On Posix, `MonoTime.currTime`'s implementation uses
clock_gettime(CLOCK_MONOTONIC, ...) which quite a bit more
involved than simply using the rdtsc instruciton on x86. See:
http://linuxmogeb.blogspot.bg/2013/10/how-does-clockgettime-work.html
On Windows, `MonoTime.currTime` uses QueryPerformanceCounter,
which on Win 7 and later uses the rdtsc instruction, which makes
it quite streamlined. In some testing I did several months ago
QueryPerformanceCounter had really good latency and precision
(though I forgot the exact numbers I got).
Instead of `iota(1,1000000)`, you should initialize the array
with random numbers with a randomization seed given by the user
(e.g. commandline argument or stdin).
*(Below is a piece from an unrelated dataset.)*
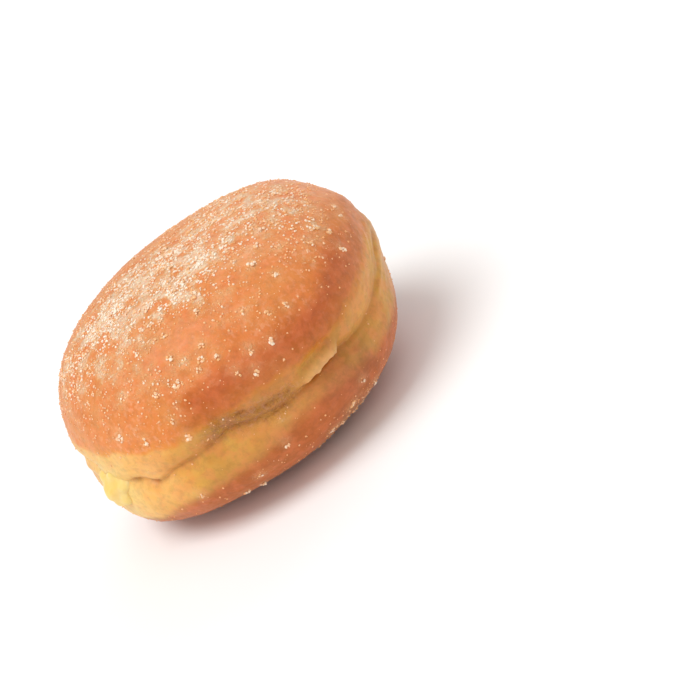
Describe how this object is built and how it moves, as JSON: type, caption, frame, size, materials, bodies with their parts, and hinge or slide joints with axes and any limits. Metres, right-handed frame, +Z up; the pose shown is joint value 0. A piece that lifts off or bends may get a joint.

Then, the program will
actually have to do the runtime calculations that I assume you
are expecting it to perform.
Agreed, though I think Phobos's unpredictableSeed does an ok job
w.r.t. seeding, so unless you want to repeat the benchmark on the
exact same dataset, something like this does a good job:
T[] generate(T)(size_t size)
{
import std.algorithm.iteration : map;
import std.range : array, iota;
import std.random : uniform;
return size.iota.map!(_ => uniform!T()).array;
}